桜庭一樹『桜庭一樹読書日記 少年になり、本を買うのだ。』

大傑作。私が今までに読んできた「読書日記」の中でもベスト級。
WEBミステリーズ!での連載を元にしたものだが、単行本化にあたって書誌情報や注釈、さらに追加情報なども織り込まれ、読み応えのある一冊になっている。元々、桜庭さんと担当編集者K島氏との漫才のような掛け合いが評判だったが、それもさらに新たなボケとツッコミが入る場面も。桜庭さんの読書の幅広さもすごいが、K島氏ももっとすごい量読まれているので、そんな二人の会話を読むだけで、読書意欲が沸いてくるから不思議なもの。
作中、桜庭さんの作家としての目標みたいなものがあったので引用しよう。

都会の大きな本屋さんにあって、地方の小さな本屋さんにはない本、というものもある。わたしは田舎に生まれて、子供の足で徒歩圏内にある小さな本屋さんで育って、十八歳で上京したとき初めてビルの本屋さん(ビル一つまるごと本屋!)に入ったので、どちらの本屋さんにもいられる作家になりたいなぁと、ずっと思っていた。そうなったとき、過去の自分にも、つまり未来の誰かにも、本当に届くような気がするのだ。
(259ページ)

恐らく、その目標は達成されていることだろう。
かと思えば、こんなお茶目なやり取りもあるから楽しい。桜庭さんが東京創元社のドアを開けようとしたら開かなくて、新人編集K野氏に開けてもらった後の会話である。

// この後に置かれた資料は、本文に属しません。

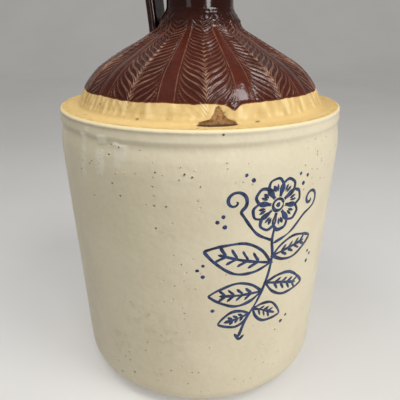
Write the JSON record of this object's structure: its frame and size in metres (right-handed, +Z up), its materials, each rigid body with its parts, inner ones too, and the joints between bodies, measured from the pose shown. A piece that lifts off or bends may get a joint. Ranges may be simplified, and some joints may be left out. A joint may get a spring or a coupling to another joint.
{
  "type": "stoneware jug",
  "caption": "Stoneware jug with a slightly tapering glazed body, a flat ledge, a domed shoulder moulded with leaves, a narrow neck with a rolled lip and a strap handle.",
  "frame": {"origin": "centre of the base, on the surface that the jug stands on", "axes": "+Z up along the turning axis; the handle stands on the -X side and is symmetric about the XZ plane"},
  "size_m": [0.1792, 0.1792, 0.2728],
  "materials": {
    "white_glaze": "glossy cream-white glaze with small dark pits",
    "brown_glaze": "glossy dark red-brown glaze, thinner and paler on raised edges",
    "bare_stoneware": "bare buff stoneware, matte",
    "cobalt_line": "cobalt-blue line under the glaze"
  },
  "bodies": {
    "root": {"jug": "white_glaze"}
  },
  "joints": []
}
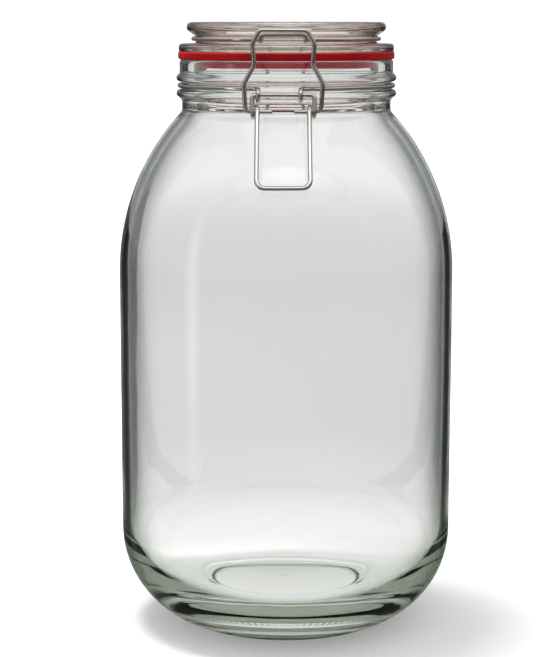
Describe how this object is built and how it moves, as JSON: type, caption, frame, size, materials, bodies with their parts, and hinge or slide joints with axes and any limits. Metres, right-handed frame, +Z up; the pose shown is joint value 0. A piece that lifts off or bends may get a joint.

K島氏「K野くん、どうしてドアを開ける前にぼくを呼びにこなかったんですか。君はわかっていない。君はなにもわかっていない」
K野氏「す、すみませ、ん……? え……?」
K島氏「ぼくは、ドアが開かずに外で困っている桜庭さんを、内側からじっくり眺めたかったんですよ。笑顔で手を振って、しばらく堪能して、もういいかとあきたころに感謝されながらおもむろにドアを開けてあげたかったのに。それなのに、君があっさり開けちゃうから」
K野氏「あっ、そういうことですか! ほんとにすみません」
わたし「……!」
(210ページ)

マジで吹き出すかと思った。
あと、これは実現不可能かも知れないが、冗談でもいいから書いて欲しいと思ったのが、『ミステリ・フロンティア殺人事件―名探偵K島登場―』だったり。